Not that the Gergis collections are faint or fuzzy — he found quality recordings of this unsubtle music. But Hebden has definitely achieved a cleaner sound, reaching out to mess-averse electronica fans and documenting Souleyman’s live presentation as it has evolved since he started touring internationally circa 2007. Originally, Souleyman brought along Ali Shaker on an electrified lute called the saz, but recently his backing has been reduced to synth master Rizad Sa’id. Wenu Wenu sticks to those basics.

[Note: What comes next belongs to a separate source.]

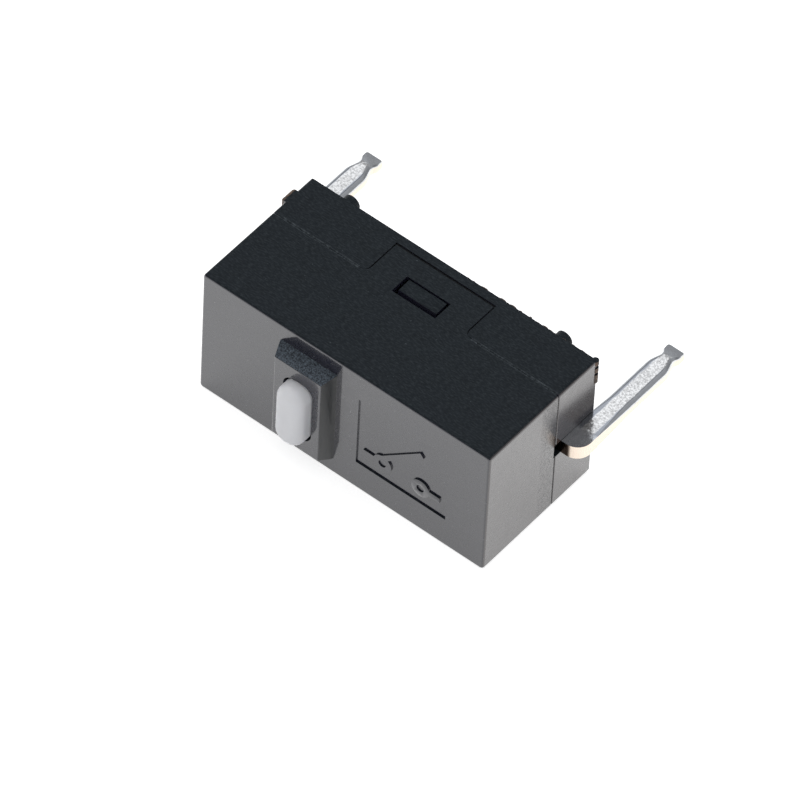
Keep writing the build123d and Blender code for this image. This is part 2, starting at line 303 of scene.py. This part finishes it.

What you get is a simple thing you’ve never heard before. The structure is invariably call-and-response, with Sa’id stating and repeating a cheesy-sounding riff, and Souleyman groaning or beseeching or braying or belting a line he’ll most commonly repeat twice and then complete thematically with a second repeated line, all of which he’ll more likely than not reprise later. Lyrics invariably evoke courtship in extremis: “I don’t want heaven / I only want my love” or “Where is she where is she / The one who I loved where is she?”; new students following the translations should be aware that the “Mercedes” in “Khattaba” is “taxi” in Arabic and comes around 2:12. Every so often Souleyman will signal a turn with his trademark, a rising aayyyy-upp or aay-yahh that sounds to me like a teamster driving a line of pack animals. Scales are Middle Eastern, obviously; tempos range from up to mid-plus; the programmed drums generate rhythms that few American tub-thumpers could map, much less replicate. There’s far more variety in what Sa’id plays than in what Souleyman sings — flute sounds, an orchestra once. But Souleyman’s intensity nails it.

On its home turf, dabke is wedding music, and in its many forms — the term would seem to be as elastic as “blues” — has long had the function of inspiring line-dancing. How club kids will dance to it remains to be determined — less than Domino hopes is my guess. But Souleyman is certain to become more famous than he already is, which is more than he ever imagined, although he must have hoped the simplification of folkloric dabke that made him a star in Syria would have international reach. Unsurprisingly, he is now based in Turkey. As a horrendous conflict wrecks Syria, Souleyman pursues no political agenda whatsoever while reminding us vividly how worked up human beings can get about a life-and-death matter that only occasionally induces them to kill each other — namely, romantic love.

One more thing. Like Hebden sometimes, I enjoy a little mess in my music. So my favorite Souleyman remains 2011’s Haflat Gharbia, recorded live at tour stops around the world with Sa’id, Shaker’s saz, and a Christian poet also since dropped. And my favorite dabke album features no Souleyman: Dabke: Sound of the Syrian Houran, crazier and less standardized turn-of-the-century tracks compiled in 2012 by Gergis on Sham Palace. If you like Wenu Wenu, you might give either a try. You might even take the plunge and dive into them first.